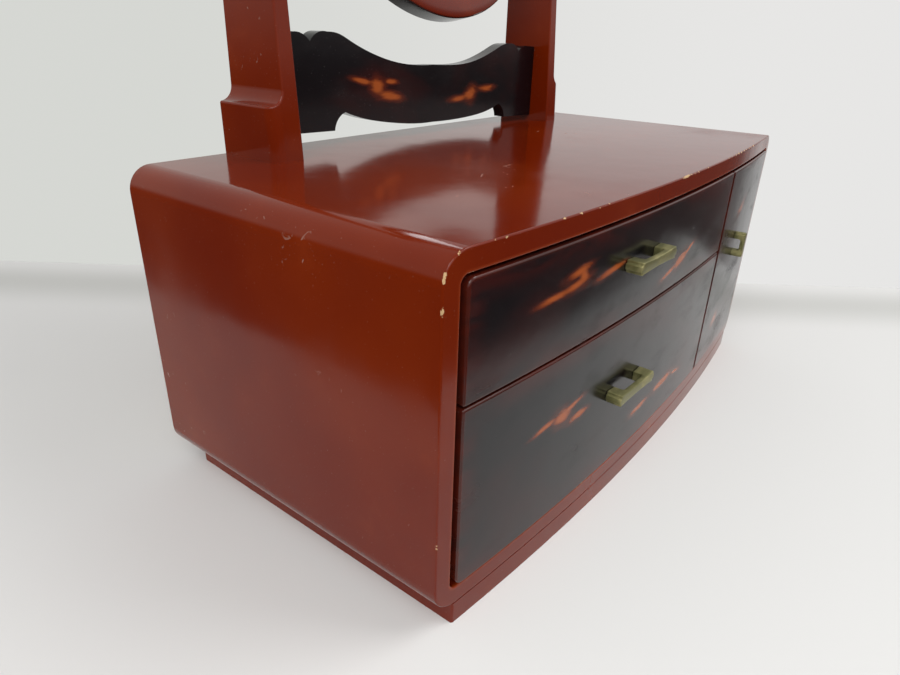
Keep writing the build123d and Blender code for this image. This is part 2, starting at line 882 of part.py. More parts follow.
def build_case():
    ring = shell()
    wide = case_width
    tall = case_top
    top = ring & block(-wide, wide, -wide, wide, high_seam, tall + 1)
    bottom = ring & block(-wide, wide, -wide, wide, 0, low_seam)
    left = ring & block(-wide, 0, -wide, wide, low_seam, high_seam)
    right = ring & block(0, wide, -wide, wide, low_seam, high_seam)
    for side in (-1, 1):
        top = top - groove(side, high_seam, True)
        bottom = bottom - groove(side, low_seam, False)
    left = left + tongue(-1, high_seam, True) + tongue(-1, low_seam, False)
    right = right + tongue(1, high_seam, True) + tongue(1, low_seam, False)

    divider = partition()
    ledge = shelf()
    top = top - divider
    bottom = bottom - divider
    divider = divider - ledge
    left = left - ledge

    panel = block(
        -inner_x - back_ledge + back_gap, inner_x + back_ledge - back_gap, back_front_y, half_depth,
        floor_z - back_ledge + back_gap, ceiling_z + back_ledge - back_gap,
    )
    pins = [back_pin(x, z) for x, z in back_pin_places()]
    for pin in pins:
        panel = panel - pin
        top = top - pin
        bottom = bottom - pin
        left = left - pin
        right = right - pin

    left_mortise = mortise().mirror(Plane.YZ)
    top = top - mortise() - left_mortise
    for hole in post_screws(screw_hole):
        top = top - hole

    high_bush, high_seat = door_bush(ceiling_z, True)
    low_bush, low_seat = door_bush(floor_z, False)
    top = top - high_seat
    bottom = bottom - low_seat - washer_seat()

    front, plinth_left, plinth_right, plinth_rear = plinth_boards()
    screws = []
    for x, y in plinth_screw_places():
        hole = plinth_screw(x, y, True)
        bottom = bottom - hole
        front = front - hole
        plinth_left = plinth_left - hole
        plinth_right = plinth_right - hole
        plinth_rear = plinth_rear - hole
        screws.append(plinth_screw(x, y, False))

    save("top_board", top)
    save("bottom_board", bottom)
    save("left_side", left)
    save("right_side", right)
    save("back_panel", panel)
    save("back_pins", Compound(pins))
    save("partition", divider)
    save("drawer_shelf", ledge)
    save("drawer_guides", Compound(guides()))
    save("plinth_front", front)
    save("plinth_left", plinth_left)
    save("plinth_right", plinth_right)
    save("plinth_rear", plinth_rear)
    save("plinth_screws", Compound(screws))
    save("door_bushes", Compound([high_bush, low_bush]))
    save("door_washer", door_washer())


def build_posts():
    right = post()
    left = right.mirror(Plane.YZ)
    for socket in bar_tenons(tenon_gap):
        right = right - socket
        left = left - socket
    for hole in post_screws(screw_hole):
        right = right - hole
        left = left - hole
    save("left_post", left)
    save("right_post", right)
    save("post_screws", Compound(post_screws(screw)))
    save("crossbar", crossbar())


def build_door():
    panel, pins = door()
    panel, pull, bolts = fit_pull(
        panel, door_pull_x, door_pull_z, door_pull_width, door_pull_reach, door_pull_leg,
        door_pull_bar, door_pull_height, door_thick, True,
    )
    save("door_panel", panel)
    save("door_pull", pull)
    save("door_bolts", Compound(bolts))
    save("door_pins", Compound(pins))


def build_mirror():
    ring = mirror_ring()
    for side in (-1, 1):
        ring = ring - stud(side)
    for hole in mirror_screw_shapes(screw_hole):
        ring = ring - hole
    disc = Pos(0, back_disc_y + back_disc_thick / 2, 0) * Rot(90, 0, 0)
    disc = disc * Cylinder(back_disc_radius - disc_gap, back_disc_thick)
    for hole in mirror_screw_shapes(screw_hole):
        disc = disc - hole
    glass = Pos(0, glass_y + glass_thick / 2, 0) * Rot(90, 0, 0)
    glass = glass * Cylinder(glass_radius - disc_gap, glass_thick)
    save("mirror_frame", tilted(ring))
    save("mirror_glass", tilted(glass))
    save("mirror_back", tilted(disc))
    save("mirror_screws", tilted(Compound(mirror_screw_shapes(screw))))
    for side, name in ((-1, "left"), (1, "right")):
        save(f"{name}_stud", tilted(stud(side)))
        save(f"{name}_collar", tilted(collar(side)))
        save(f"{name}_knob", tilted(knob(side)))
    save("pivot_washers", tilted(Compound([washer(-1), washer(1)])))


build_case()
build_posts()
drawer("upper_drawer", shelf_z + between_gap / 2, front_high, shelf_top + box_lift, [(False, True)])
drawer("lower_drawer", front_low, shelf_z - between_gap / 2, floor_z + box_lift, [(False, False)])
build_door()
build_mirror()
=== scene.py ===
import json
from math import asin, cos, pi, radians, sin, sqrt

import bpy
from mathutils import Matrix, Vector


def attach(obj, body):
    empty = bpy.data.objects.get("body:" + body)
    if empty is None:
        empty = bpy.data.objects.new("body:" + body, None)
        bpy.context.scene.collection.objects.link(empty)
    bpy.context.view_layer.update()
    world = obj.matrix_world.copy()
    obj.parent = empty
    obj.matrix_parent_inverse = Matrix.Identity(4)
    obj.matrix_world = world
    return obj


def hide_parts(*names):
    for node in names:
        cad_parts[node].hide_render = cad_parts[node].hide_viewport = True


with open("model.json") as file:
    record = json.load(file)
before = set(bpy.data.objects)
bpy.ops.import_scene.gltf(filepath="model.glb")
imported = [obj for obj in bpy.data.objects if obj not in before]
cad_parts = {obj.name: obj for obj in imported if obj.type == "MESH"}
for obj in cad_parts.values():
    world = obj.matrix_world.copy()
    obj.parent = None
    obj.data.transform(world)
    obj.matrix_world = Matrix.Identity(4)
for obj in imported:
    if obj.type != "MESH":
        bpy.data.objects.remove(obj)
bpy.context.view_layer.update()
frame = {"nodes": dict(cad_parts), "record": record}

nodes = frame["nodes"]

# sizes shared with the part, in metres
caseSize = {
    "halfWidth": 0.225,
    "sideFront": -0.106138,
    "top": 0.1949,
    "bottom": 0.0128,
    "corner": 0.014,
    "side": 0.010,
    "board": 0.0108,
    "innerCorner": 0.0042,
    "bow": 0.0135,
}
bowRadius = (caseSize["halfWidth"] ** 2 + caseSize["bow"] ** 2) / (2 * caseSize["bow"])
bowCentre = caseSize["sideFront"] - caseSize["bow"] + bowRadius


# material building

class Wire:
    def __init__(self, tree, socket):
        self.tree = tree
        self.socket = socket

    def calc(self, operation, *values):
        node = self.tree.nodes.new("ShaderNodeMath")
        node.operation = operation
        for socket, value in zip(node.inputs, values):
            plug(self.tree, socket, value)
        return Wire(self.tree, node.outputs[0])

    def __add__(self, other):
        return self.calc("ADD", self, other)

    def __radd__(self, other):
        return self.calc("ADD", other, self)

    def __sub__(self, other):
        return self.calc("SUBTRACT", self, other)

    def __rsub__(self, other):
        return self.calc("SUBTRACT", other, self)

    def __mul__(self, other):
        return self.calc("MULTIPLY", self, other)

    def __rmul__(self, other):
        return self.calc("MULTIPLY", other, self)

    def __truediv__(self, other):
        return self.calc("DIVIDE", self, other)

    def __rtruediv__(self, other):
        return self.calc("DIVIDE", other, self)

    def __neg__(self):
        return self.calc("MULTIPLY", self, -1.0)

    def __abs__(self):
        return self.calc("ABSOLUTE", self)

    def least(self, other):
        return self.calc("MINIMUM", self, other)

    def most(self, other):
        return self.calc("MAXIMUM", self, other)


def root(value):
    return value.calc("SQRT", value)


def plug(tree, socket, value):
    if isinstance(value, Wire):
        tree.links.new(value.socket, socket)
    else:
        socket.default_value = value


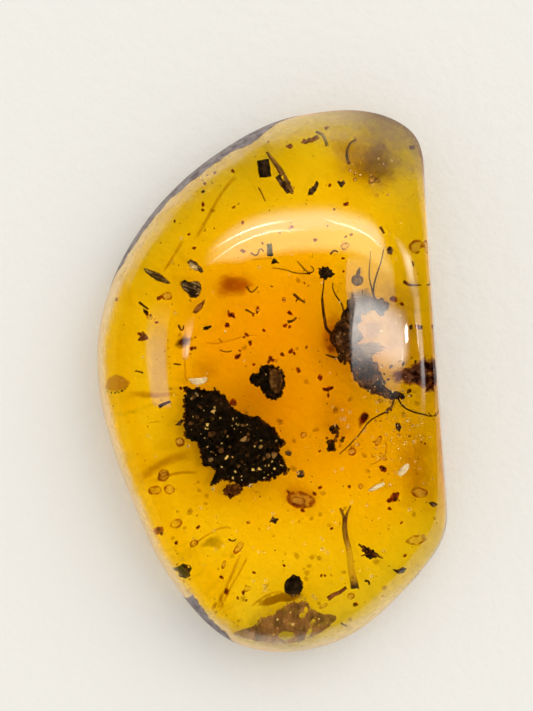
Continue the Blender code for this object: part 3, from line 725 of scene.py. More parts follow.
def stems(name, routes, rounding=2):
    """Tubes on smooth routes. Each route is its points, and its radius and height, all along or at each
    end."""
    curve = bpy.data.curves.new(name, "CURVE")
    curve.dimensions = "3D"
    curve.bevel_depth = 1.0
    curve.bevel_resolution = rounding
    curve.resolution_u = 4
    curve.use_fill_caps = True
    for points, radii, heights in routes:
        spline = curve.splines.new("BEZIER")
        spline.bezier_points.add(len(points) - 1)
        shares = np.linspace(0.0, 1.0, len(points))
        for knot, place, share in zip(spline.bezier_points, points, shares):
            knot.co = (*place, eased(heights, share))
            knot.radius = eased(radii, share)
            knot.handle_left_type = "AUTO"
            knot.handle_right_type = "AUTO"
    piece = bpy.data.objects.new(name, curve)
    bpy.context.scene.collection.objects.link(piece)
    pick(piece)
    bpy.ops.object.convert(target="MESH")
    face_outwards(merge=0.001)
    return piece


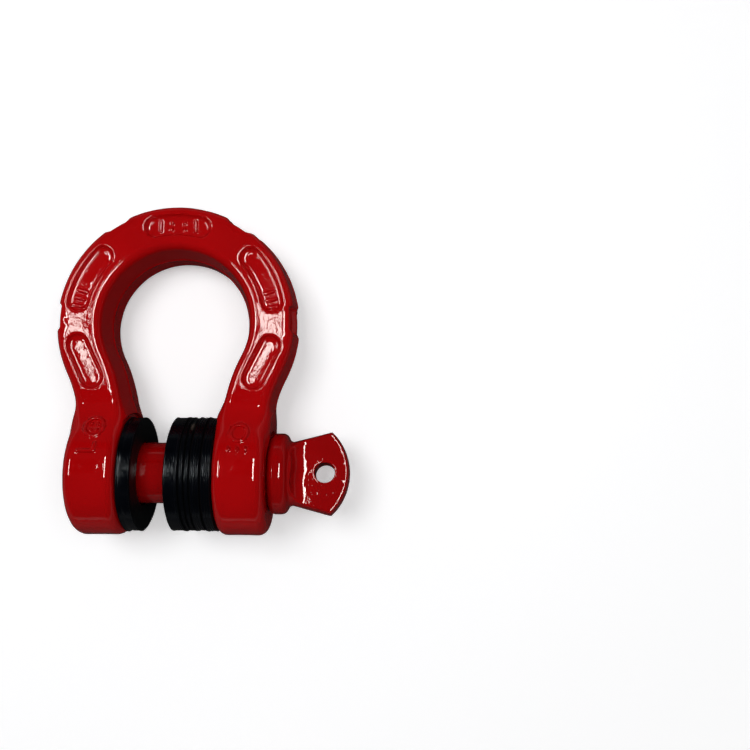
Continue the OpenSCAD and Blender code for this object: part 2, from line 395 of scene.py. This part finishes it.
def new_piece(name, points, faces, material, sharp=None, normals=None):
    """A smooth-shaded mesh object from points in millimetres. sharp is an angle whose edges stay crisp, and
    normals are the surface's own at the points."""
    mesh = bpy.data.meshes.new(name)
    mesh.from_pydata((np.asarray(points) * MM).tolist(), [], [list(map(int, f)) for f in faces])
    mesh.polygons.foreach_set("use_smooth", np.ones(len(mesh.polygons), bool))
    mesh.validate()
    if sharp is not None:
        mesh.set_sharp_from_angle(angle=math.radians(sharp))
    if normals is not None:
        mesh.normals_split_custom_set_from_vertices(normals.tolist())
    mesh.materials.append(material)
    piece = bpy.data.objects.new(name, mesh)
    bpy.context.scene.collection.objects.link(piece)
    return piece


def gradient(distance, p, step=0.02):
    """Which way a distance field grows at the points, and how fast."""
    shifts = np.eye(3) * step
    return np.stack([(distance(*(p + s).T) - distance(*(p - s).T)) / (2 * step) for s in shifts], 1)


def mesh_field(distance, rough, low, high, voxel, adaptivity):
    """The zero surface of a distance field, as points, their normals and faces, which are larger where the
    surface is flat. rough is a cheap field that says where the surface is, to within DETAIL_REACH."""
    axes = [np.arange(lo - 3 * voxel, hi + 3 * voxel, voxel) for lo, hi in zip(low, high)]
    grid = np.empty([len(a) for a in axes], np.float32)
    band = 3 * voxel
    for i, x in enumerate(axes[0]):
        y, z = np.meshgrid(axes[1], axes[2], indexing="ij")
        plane = rough(np.full_like(y, x), y, z)
        near = np.abs(plane) < band + DETAIL_REACH
        plane[near] = distance(np.full(near.sum(), x), y[near], z[near])
        grid[i] = np.clip(plane, -band, band)
    field = openvdb.FloatGrid(background=band)
    field.copyFromArray(grid)
    field.transform = openvdb.createLinearTransform(voxelSize=voxel)
    points, triangles, quads = field.convertToPolygons(isovalue=0, adaptivity=adaptivity)
    points = np.asarray(points, float) + np.array([a[0] for a in axes])
    for _ in range(PROJECTIONS):
        slope = gradient(distance, points)
        steepness = np.maximum((slope ** 2).sum(1), 0.25)
        move = (distance(*points.T) / steepness)[:, None] * slope
        points -= np.clip(move, -voxel / 2, voxel / 2)
    normals = gradient(distance, points)
    normals /= np.linalg.norm(normals, axis=1)[:, None]
    return points, normals, [*triangles, *quads]


# ---------------------------------------------------------------- the washers
# Each washer: the radius of its rim, its lips as (share of the thickness, height, width), and its offset.
WASHERS = {
    "washer_thick_outer": (20.6, [(0.04, 0.35, 0.12), (0.3, -0.12, 0.5), (0.95, 0.2, 0.1)], (-0.35, -0.05)),
    "washer_thick_inner": (20.6, [(0.04, 0.15, 0.12), (0.82, 0.2, 0.07), (0.96, 0.3, 0.08)], (-0.35, 0.0)),
    "washer_thin_inner": (20.4, [(0.2, 0.3, 0.08), (0.55, 0.12, 0.06), (0.85, 0.4, 0.08)], (-0.15, 0.1)),
    "washer_thin_outer": (20.3, [(0.15, 0.25, 0.08), (0.5, 0.15, 0.06), (0.85, 0.5, 0.09)], (-0.4, -0.05)),
    "washer_medium_inner": (20.5, [(0.07, 0.4, 0.08), (0.36, 0.12, 0.07), (0.6, 0.2, 0.07),
                                   (0.93, 0.4, 0.09)], (-0.2, 0.1)),
    "washer_medium_outer": (20.5, [(0.07, 0.35, 0.08), (0.4, 0.2, 0.07), (0.66, 0.15, 0.07),
                                   (0.95, 0.3, 0.1)], (-0.3, -0.05)),
}
SECTION_STEP = 0.07
EDGE_CHAMFER = 0.25
BORE_SIDE = [(0.0, 15.0), (0.05, 12.2), (0.3, 11.75), (0.7, 11.6)]
BORE_MIDDLE = 11.58
RIM_WALL = 1.2
RING_STEPS = 288


def washer_section(thickness, rim, lips):
    """Half of a washer's section, as (x, radius) points: a moulded rim with thin raised lips."""
    along = np.linspace(0, thickness, max(24, int(thickness / SECTION_STEP)))
    radius = np.full_like(along, rim)
    for place, height, width in lips:
        radius += height * np.exp(-((along - place) / width) ** 2)
    edge = np.minimum(along, thickness - along)
    radius -= EDGE_CHAMFER * np.clip(1 - edge / EDGE_CHAMFER, 0, 1) ** 2
    outer = np.stack([along, radius], 1)
    half_bore = [*BORE_SIDE, (thickness / 2, BORE_MIDDLE)]
    back_half = [(thickness - x, radius) for x, radius in BORE_SIDE]
    side = rim - RIM_WALL
    return np.concatenate([outer, [(thickness, side)], back_half, half_bore[::-1], [(0.0, side)]])


def washer_mesh(start, section, seed, centre):
    """Sweeps the section round the pin. It waves a little, as a loose rubber ring does."""
    angle = np.linspace(0, 2 * math.pi, RING_STEPS, endpoint=False)[:, None]
    x, radius = section[:, 0][None, :], section[:, 1][None, :]
    outward = np.clip((radius - 11.4) / 9, 0, 1)
    wave = 0.07 * np.sin(2 * angle + seed) + 0.03 * np.sin(5 * angle + 2.3 * seed)
    swell = 0.07 * np.sin(3 * angle + 1.7 * seed) + 0.05 * np.sin(7 * angle + seed)
    swell += 0.03 * np.sin(19 * angle)
    radius = radius + outward ** 4 * swell
    points = np.stack([start + x + outward * wave, radius * np.cos(angle) + centre[0],
                       radius * np.sin(angle) + centre[1]], 2)
    count = section.shape[0]
    a = np.arange(RING_STEPS)[:, None] * count
    b = np.roll(a, -1, axis=0)
    i, j = np.arange(count)[None, :], np.roll(np.arange(count), -1)[None, :]
    faces = np.stack([a + i, b + i, b + j, a + j], 2).reshape(-1, 4)
    return points.reshape(-1, 3), faces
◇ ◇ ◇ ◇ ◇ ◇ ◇
SHORT EXERCISE: Set down exactly the lines that begin the records and continue through the line bearing "left = left - ledge"; include both ends.

RESULT OF THIS EXERCISE:
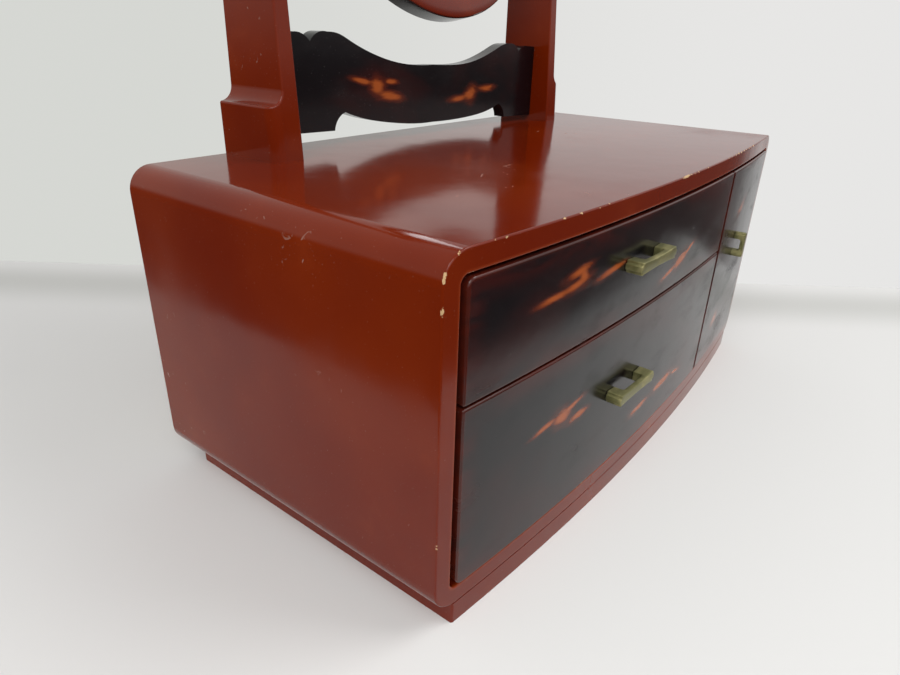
Keep writing the build123d and Blender code for this image. This is part 2, starting at line 882 of part.py. More parts follow.
def build_case():
    ring = shell()
    wide = case_width
    tall = case_top
    top = ring & block(-wide, wide, -wide, wide, high_seam, tall + 1)
    bottom = ring & block(-wide, wide, -wide, wide, 0, low_seam)
    left = ring & block(-wide, 0, -wide, wide, low_seam, high_seam)
    right = ring & block(0, wide, -wide, wide, low_seam, high_seam)
    for side in (-1, 1):
        top = top - groove(side, high_seam, True)
        bottom = bottom - groove(side, low_seam, False)
    left = left + tongue(-1, high_seam, True) + tongue(-1, low_seam, False)
    right = right + tongue(1, high_seam, True) + tongue(1, low_seam, False)

    divider = partition()
    ledge = shelf()
    top = top - divider
    bottom = bottom - divider
    divider = divider - ledge
    left = left - ledge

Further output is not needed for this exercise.